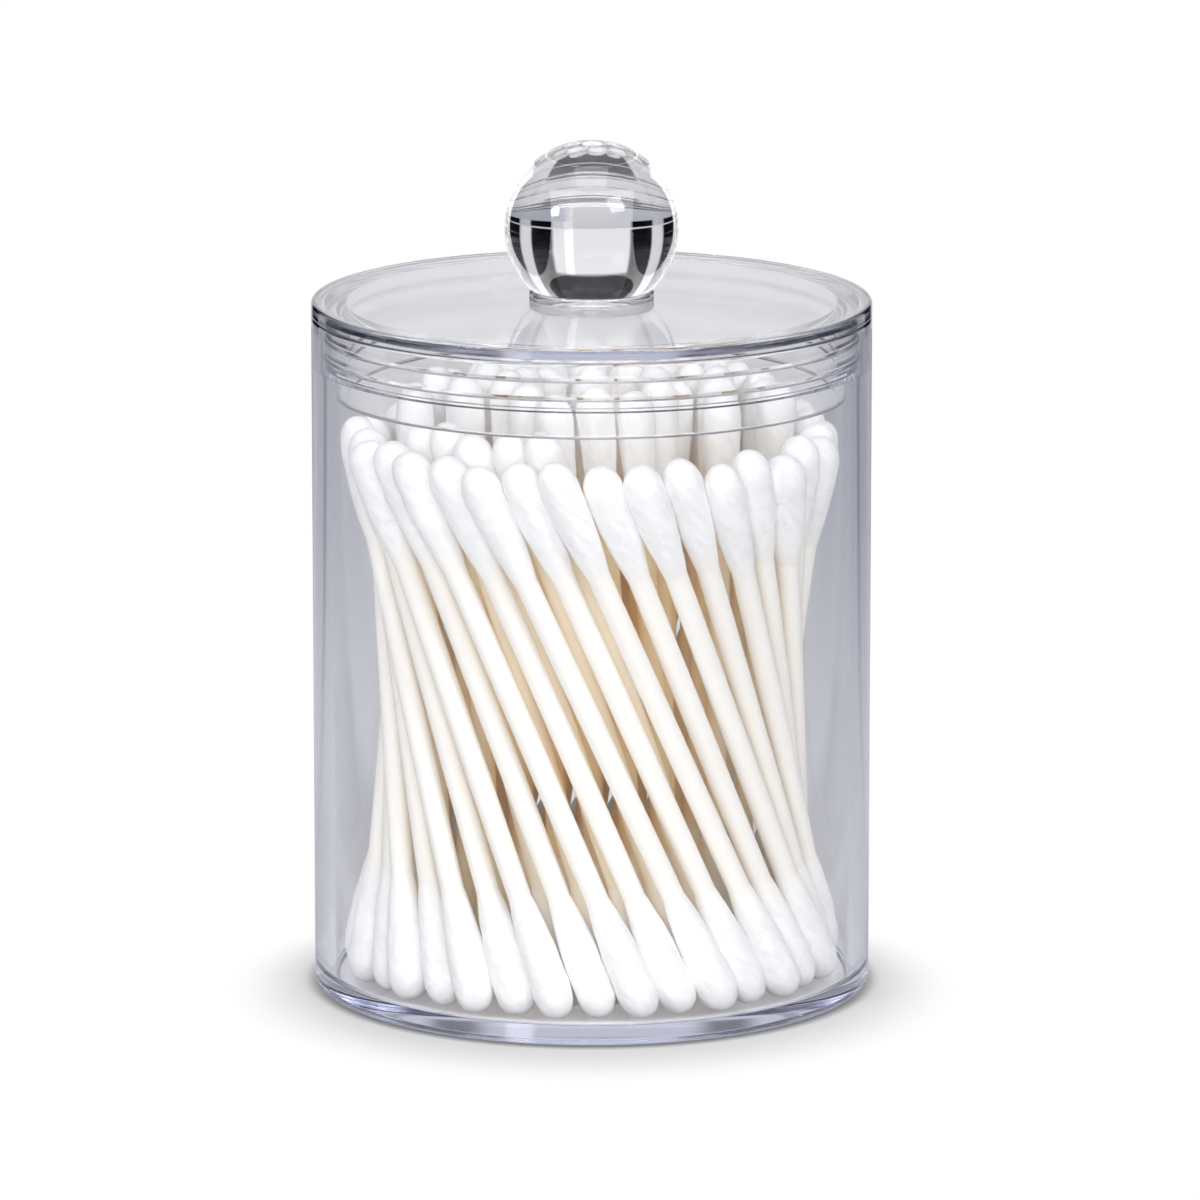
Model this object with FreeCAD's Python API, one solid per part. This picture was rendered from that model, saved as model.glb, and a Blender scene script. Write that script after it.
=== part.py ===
import FreeCAD, Part

import math
import os
import random

from FreeCAD import Placement, Rotation, Vector

# A clear plastic bathroom canister, full of paper-stick cotton swabs. The jar is a straight cylinder
# whose mouth is rebated on the inside. The flat lid rests on the jar's rim: its collar sits in the
# rebate and its skirt reaches down inside the wall. A solid clear ball on a low foot is its knob.
# The outer row of swabs is strongly twisted, so that each swab leans and the row is narrowest half way
# up. Inside it stands a straighter core, which leaves a hollow on one side, and a few more swabs line
# the outer row there.
# Millimetres, +Z up, origin at the centre of the surface the jar stands on.

# Jar
JAR_RADIUS = 35.0
HEADROOM = 6.6
WALL = 2.5
FLOOR = 2.1
FOOT_ROUND = 0.9
FLOOR_CORNER_ROUND = 0.8
RIM_BEVEL = 0.3
REBATE_DEPTH = 6.2
RIM_WALL = 1.3

# Lid
LID_THICKNESS = 1.8
LID_TOP_ROUND = 0.5
LID_UNDER_BEVEL = 0.2
COLLAR_CLEARANCE = 0.45
COLLAR_LIFT = 0.4
SKIRT_CLEARANCE = 0.7
SKIRT_WALL = 1.1
SKIRT_REACH = 9.8
SKIRT_BEVEL = 0.25
BEAD_STAND = 0.2
BEAD_HALF_HEIGHT = 0.3
BEAD_DROPS = (2.3, 4.6)

# Knob
BALL_RADIUS = 10.9
BALL_CENTRE_RISE = 9.0
FOOT_RADIUS = 7.8
FOOT_HEIGHT = 1.1
FOOT_BEVEL = 0.25

# Swabs
SWAB_LENGTH = 76.6
STICK_DIAMETER = 2.65
TIP_DIAMETER = 4.6
TIP_LENGTH = 15.5
SHOULDER_DIAMETER = 4.2
SHOULDER_LENGTH = 9.0
LENGTH_SPREAD = 1.8
OUTER_TWIST_DEG = 63.0
CORE_TWIST_DEG = 42.0
WALL_GAP = 0.35
SEAT_GAP = 0.1
ROW_GAP = 0.95
STAGGER = 0.9
TIP_GAP = 0.12
LEAST_GAP = 0.08
FULL_SECTOR_DEG = (0.0, 360.0)
LINING_SECTOR_DEG = (-158.0, -96.0)
CORE_SECTORS_DEG = ((-4.0, 188.0), (-18.0, 200.0), FULL_SECTOR_DEG)
SCATTER_SEED = 7
SWABS_PER_INNER_NODE = 4

JAR_HEIGHT = FLOOR + SEAT_GAP + SWAB_LENGTH + HEADROOM
JAR_INNER_RADIUS = JAR_RADIUS - WALL
REBATE_RADIUS = JAR_RADIUS - RIM_WALL
LID_TOP = JAR_HEIGHT + LID_THICKNESS


def sharp(radius, height):
    return radius, height, 0, False


def bevelled(radius, height, cut):
    return radius, height, cut, False


def rounded(radius, height, rounding):
    return radius, height, rounding, True


def turned(edges):
    """Solid of revolution about the Z axis of a closed profile in the XZ plane."""
    solid = Part.Face(Part.Wire(Part.__sortEdges__(edges))).revolve(Vector(0, 0, 0), Vector(0, 0, 1), 360)
    return Part.Solid(solid) if solid.ShapeType == "Shell" else solid


def profile(corners):
    """Edges of a closed profile through sharp, bevelled and rounded corners."""
    points = [Vector(radius, 0, height) for radius, height, _, _ in corners]
    edges = []
    ends = []
    for i, (_, _, size, is_round) in enumerate(corners):
        here = points[i]
        to_last = (points[i - 1] - here).normalize()
        to_next = (points[(i + 1) % len(points)] - here).normalize()
        half_angle = to_last.getAngle(to_next) / 2
        reach = size / math.tan(half_angle) if is_round else size
        start = here + to_last * reach
        end = here + to_next * reach
        ends.append((start, end))
        if is_round:
            middle = here + (to_last + to_next).normalize() * (size / math.sin(half_angle) - size)
            edges.append(Part.Arc(start, middle, end).toShape())
        elif size:
            edges.append(Part.LineSegment(start, end).toShape())
    for i, (_, leave) in enumerate(ends):
        arrive = ends[(i + 1) % len(ends)][0]
        edges.append(Part.LineSegment(leave, arrive).toShape())
    return edges


def make_jar():
    ledge = JAR_HEIGHT - REBATE_DEPTH
    return turned(profile([
        sharp(0, 0),
        rounded(JAR_RADIUS, 0, FOOT_ROUND),
        bevelled(JAR_RADIUS, JAR_HEIGHT, RIM_BEVEL),
        bevelled(REBATE_RADIUS, JAR_HEIGHT, RIM_BEVEL),
        sharp(REBATE_RADIUS, ledge),
        sharp(JAR_INNER_RADIUS, ledge),
        rounded(JAR_INNER_RADIUS, FLOOR, FLOOR_CORNER_ROUND),
        sharp(0, FLOOR),
    ]))


def make_lid():
    """Disc, collar with two grip beads, and skirt, moulded in one."""
    collar_radius = REBATE_RADIUS - COLLAR_CLEARANCE
    collar_foot = JAR_HEIGHT - REBATE_DEPTH + COLLAR_LIFT
    skirt_radius = JAR_INNER_RADIUS - SKIRT_CLEARANCE
    skirt_inner_radius = skirt_radius - SKIRT_WALL
    skirt_foot = JAR_HEIGHT - SKIRT_REACH
    corners = [
        sharp(0, LID_TOP),
        rounded(JAR_RADIUS, LID_TOP, LID_TOP_ROUND),
        bevelled(JAR_RADIUS, JAR_HEIGHT, LID_UNDER_BEVEL),
        sharp(collar_radius, JAR_HEIGHT),
    ]
    for drop in BEAD_DROPS:
        bead = JAR_HEIGHT - drop
        corners += [
            sharp(collar_radius, bead + BEAD_HALF_HEIGHT),
            sharp(collar_radius + BEAD_STAND, bead),
            sharp(collar_radius, bead - BEAD_HALF_HEIGHT),
        ]
    corners += [
        sharp(collar_radius, collar_foot),
        sharp(skirt_radius, collar_foot),
        bevelled(skirt_radius, skirt_foot, SKIRT_BEVEL),
        bevelled(skirt_inner_radius, skirt_foot, SKIRT_BEVEL),
        sharp(skirt_inner_radius, JAR_HEIGHT),
        sharp(0, JAR_HEIGHT),
    ]
    return turned(profile(corners))


def make_knob():
    """Solid ball, cut flat below and standing on a low round foot on the lid."""
    ball_centre = LID_TOP + BALL_CENTRE_RISE
    foot_top = LID_TOP + FOOT_HEIGHT
    seat_height = foot_top - ball_centre
    seat_radius = math.sqrt(BALL_RADIUS ** 2 - seat_height ** 2)
    crown = Vector(0, 0, ball_centre + BALL_RADIUS)
    widest = Vector(BALL_RADIUS, 0, ball_centre)
    seat = Vector(seat_radius, 0, foot_top)
    outline = [
        seat,
        Vector(FOOT_RADIUS - FOOT_BEVEL, 0, foot_top),
        Vector(FOOT_RADIUS, 0, foot_top - FOOT_BEVEL),
        Vector(FOOT_RADIUS, 0, LID_TOP),
        Vector(0, 0, LID_TOP),
        crown,
    ]
    edges = [Part.Arc(crown, widest, seat).toShape()]
    edges += [Part.LineSegment(a, b).toShape() for a, b in zip(outline, outline[1:])]
    return turned(edges)


def make_swab(length):
    """One swab standing on the origin: a straight stick with a long bud of cotton on each end."""
    tip = TIP_DIAMETER / 2
    stick = STICK_DIAMETER / 2
    shoulder = Vector(SHOULDER_DIAMETER / 2, 0, SHOULDER_LENGTH)
    above = SHOULDER_LENGTH - tip
    turn = math.atan2(shoulder.x, above) + math.acos(tip / math.hypot(shoulder.x, above))
    half_turn = (turn + math.pi) / 2
    foot = Vector(0, 0, 0)
    cheek = Vector(tip * math.sin(half_turn), 0, tip + tip * math.cos(half_turn))
    neck = Vector(tip * math.sin(turn), 0, tip + tip * math.cos(turn))
    wrist = Vector(stick, 0, TIP_LENGTH)
    lower = [
        Part.Arc(foot, cheek, neck).toShape(),
        Part.LineSegment(neck, shoulder).toShape(),
        Part.LineSegment(shoulder, wrist).toShape(),
    ]
    upper = [edge.mirror(Vector(0, 0, length / 2), Vector(0, 0, 1)) for edge in lower]
    side = Part.LineSegment(wrist, Vector(stick, 0, length - TIP_LENGTH)).toShape()
    axis = Part.LineSegment(Vector(0, 0, length), foot).toShape()
    return turned(lower + [side] + upper + [axis])


def side_room(row_radius, twist_deg):
    """Clear width between neighbours' axes at their tips, as a share of their spacing round the row."""
    half_twist = math.radians(twist_deg) / 2
    along = TIP_DIAMETER / 2 / SWAB_LENGTH
    narrowing = abs(complex(1 - along + along * math.cos(2 * half_twist), along * math.sin(2 * half_twist)))
    lean_chord = 2 * row_radius * math.sin(half_twist)
    sideways = lean_chord / SWAB_LENGTH * math.cos(half_twist)
    return narrowing * math.sqrt(1 - sideways ** 2)


def place_swab(length, radius, foot_deg, head_deg):
    """A swab leaning from foot_deg at the floor to head_deg at the top, on a circle of this radius."""
    up = Vector(0, 0, 1)
    foot = Rotation(up, foot_deg).multVec(Vector(radius, 0, 0))
    head = Rotation(up, head_deg).multVec(Vector(radius, 0, 0))
    across = head - foot
    rise = math.sqrt(SWAB_LENGTH ** 2 - across.Length ** 2)
    tilted_tip_drop = TIP_DIAMETER / 2 * (1 - rise / SWAB_LENGTH)
    swab = make_swab(length)
    swab.Placement = Placement(
        foot + up * (FLOOR + SEAT_GAP + tilted_tip_drop), Rotation(up, across + up * rise)
    )
    return swab


def make_row(radius, twist_deg, sector_deg, scatter):
    """Leaning swabs with their heads in a sector of a ring. Every other one stands a little further in,
    and each is a little out of its even place and a little shorter or longer."""
    first_deg, last_deg = sector_deg
    room = side_room(radius, twist_deg)
    least_spacing = math.sqrt((TIP_DIAMETER + TIP_GAP) ** 2 - STAGGER ** 2) / room
    step_deg = 180 / int(math.pi / math.asin(least_spacing / (2 * radius - STAGGER)) / 2)
    sideways = (2 * radius - STAGGER) * math.sin(math.radians(step_deg) / 2) * room
    spacing = math.hypot(sideways, STAGGER)
    shift_deg = math.degrees((spacing - TIP_DIAMETER - LEAST_GAP) / 2 / radius)
    swabs = []
    for i in range(round((last_deg - first_deg) / step_deg)):
        head_deg = first_deg + i * step_deg + scatter.uniform(-shift_deg, shift_deg)
        foot_deg = first_deg + i * step_deg + twist_deg + scatter.uniform(-shift_deg, shift_deg)
        length = SWAB_LENGTH - scatter.uniform(0, LENGTH_SPREAD)
        swabs.append(place_swab(length, radius - i % 2 * STAGGER, foot_deg, head_deg))
    return swabs


def make_nodes():
    """Every node's name and shape."""
    nodes = {"jar": make_jar(), "lid": make_lid(), "knob": make_knob()}
    scatter = random.Random(SCATTER_SEED)
    row_pitch = STAGGER + TIP_DIAMETER + ROW_GAP
    radius = JAR_INNER_RADIUS - TIP_DIAMETER / 2 - WALL_GAP
    for i, swab in enumerate(make_row(radius, OUTER_TWIST_DEG, FULL_SECTOR_DEG, scatter), 1):
        nodes[f"swab_{i:02d}"] = swab
    radius -= row_pitch
    inner_rows = {"lining": make_row(radius, OUTER_TWIST_DEG, LINING_SECTOR_DEG, scatter)}
    for row_number, sector_deg in enumerate(CORE_SECTORS_DEG, 2):
        inner_rows[f"row_{row_number}"] = make_row(radius, CORE_TWIST_DEG, sector_deg, scatter)
        radius -= row_pitch
    for row_name, row in inner_rows.items():
        for group, first in enumerate(range(0, len(row), SWABS_PER_INNER_NODE), 1):
            bunch = Part.makeCompound(row[first:first + SWABS_PER_INNER_NODE])
            nodes[f"{row_name}_swabs_{group}"] = bunch
    nodes["centre_swab"] = place_swab(SWAB_LENGTH, 0, 0, 0)
    return nodes


os.makedirs("parts", exist_ok=True)
for name, shape in make_nodes().items():
    shape.exportStep(f"parts/{name}.step")
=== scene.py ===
import math
import random

import bmesh
import bpy
import numpy as np
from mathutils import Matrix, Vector, noise


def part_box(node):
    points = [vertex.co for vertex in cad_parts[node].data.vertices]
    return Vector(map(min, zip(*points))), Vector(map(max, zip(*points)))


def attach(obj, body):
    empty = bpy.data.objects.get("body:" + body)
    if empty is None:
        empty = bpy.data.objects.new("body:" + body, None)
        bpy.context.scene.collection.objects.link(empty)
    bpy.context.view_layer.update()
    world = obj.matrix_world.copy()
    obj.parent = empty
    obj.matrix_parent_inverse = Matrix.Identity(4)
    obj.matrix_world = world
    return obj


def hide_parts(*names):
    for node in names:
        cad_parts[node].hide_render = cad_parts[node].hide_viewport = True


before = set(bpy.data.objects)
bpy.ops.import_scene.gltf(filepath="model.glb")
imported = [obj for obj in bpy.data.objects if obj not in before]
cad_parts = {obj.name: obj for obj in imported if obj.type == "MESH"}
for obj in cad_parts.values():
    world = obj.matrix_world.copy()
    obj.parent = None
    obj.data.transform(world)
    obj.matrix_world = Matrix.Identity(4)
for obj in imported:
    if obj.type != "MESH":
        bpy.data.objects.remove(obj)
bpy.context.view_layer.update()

# A clear plastic bathroom canister, full of paper-stick cotton swabs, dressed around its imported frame.
# The jar, the lid and the knob are turned again with their fine edges. Every swab is made anew on the
# line of its solid: a rolled paper stick with a wound cotton tip on each end. Metres, +Z up.

MM = 0.001

# Camera
CAMERA_DISTANCE = 1.1341
CAMERA_HEIGHT = 0.2951
CAMERA_ASIDE = 0.00104
CAMERA_PITCH_DEG = 12.26
CAMERA_LENS = 277.2
SENSOR_WIDTH = 36.0

# Jar
JAR_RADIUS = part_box("jar")[1].x
JAR_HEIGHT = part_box("jar")[1].z
WALL = 2.5 * MM
FLOOR = 2.1 * MM
FOOT_ROUND = 0.9 * MM
FLOOR_CORNER_ROUND = 0.8 * MM
RIM_ROUND = 0.3 * MM
REBATE_DEPTH = 6.2 * MM
RIM_WALL = 1.3 * MM
JAR_INNER_RADIUS = JAR_RADIUS - WALL
REBATE_RADIUS = JAR_RADIUS - RIM_WALL

# Lid
LID_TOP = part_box("lid")[1].z
LID_TOP_ROUND = 0.5 * MM
LID_UNDER_ROUND = 0.2 * MM
COLLAR_CLEARANCE = 0.45 * MM
COLLAR_LIFT = 0.4 * MM
SKIRT_CLEARANCE = 0.7 * MM
SKIRT_WALL = 1.1 * MM
SKIRT_ROUND = 0.4 * MM
BEAD_STAND = 0.2 * MM
BEAD_HALF_HEIGHT = 0.3 * MM
BEAD_DROPS = (2.3 * MM, 4.6 * MM)
COLLAR_RADIUS = REBATE_RADIUS - COLLAR_CLEARANCE
COLLAR_FOOT = JAR_HEIGHT - REBATE_DEPTH + COLLAR_LIFT
SKIRT_RADIUS = JAR_INNER_RADIUS - SKIRT_CLEARANCE
SKIRT_INNER_RADIUS = SKIRT_RADIUS - SKIRT_WALL
SKIRT_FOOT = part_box("lid")[0].z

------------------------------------

§ WHAT IS NEEDED: Proceeding from the line containing "for i, swab" through the line containing "bpy.data.objects.remove(obj)", transcribe the lines above exactly, both end lines included.

§ ANSWER TO THE PROBLEM:
    for i, swab in enumerate(make_row(radius, OUTER_TWIST_DEG, FULL_SECTOR_DEG, scatter), 1):
        nodes[f"swab_{i:02d}"] = swab
    radius -= row_pitch
    inner_rows = {"lining": make_row(radius, OUTER_TWIST_DEG, LINING_SECTOR_DEG, scatter)}
    for row_number, sector_deg in enumerate(CORE_SECTORS_DEG, 2):
        inner_rows[f"row_{row_number}"] = make_row(radius, CORE_TWIST_DEG, sector_deg, scatter)
        radius -= row_pitch
    for row_name, row in inner_rows.items():
        for group, first in enumerate(range(0, len(row), SWABS_PER_INNER_NODE), 1):
            bunch = Part.makeCompound(row[first:first + SWABS_PER_INNER_NODE])
            nodes[f"{row_name}_swabs_{group}"] = bunch
    nodes["centre_swab"] = place_swab(SWAB_LENGTH, 0, 0, 0)
    return nodes


os.makedirs("parts", exist_ok=True)
for name, shape in make_nodes().items():
    shape.exportStep(f"parts/{name}.step")
=== scene.py ===
import math
import random

import bmesh
import bpy
import numpy as np
from mathutils import Matrix, Vector, noise


def part_box(node):
    points = [vertex.co for vertex in cad_parts[node].data.vertices]
    return Vector(map(min, zip(*points))), Vector(map(max, zip(*points)))


def attach(obj, body):
    empty = bpy.data.objects.get("body:" + body)
    if empty is None:
        empty = bpy.data.objects.new("body:" + body, None)
        bpy.context.scene.collection.objects.link(empty)
    bpy.context.view_layer.update()
    world = obj.matrix_world.copy()
    obj.parent = empty
    obj.matrix_parent_inverse = Matrix.Identity(4)
    obj.matrix_world = world
    return obj


def hide_parts(*names):
    for node in names:
        cad_parts[node].hide_render = cad_parts[node].hide_viewport = True


before = set(bpy.data.objects)
bpy.ops.import_scene.gltf(filepath="model.glb")
imported = [obj for obj in bpy.data.objects if obj not in before]
cad_parts = {obj.name: obj for obj in imported if obj.type == "MESH"}
for obj in cad_parts.values():
    world = obj.matrix_world.copy()
    obj.parent = None
    obj.data.transform(world)
    obj.matrix_world = Matrix.Identity(4)
for obj in imported:
    if obj.type != "MESH":
        bpy.data.objects.remove(obj)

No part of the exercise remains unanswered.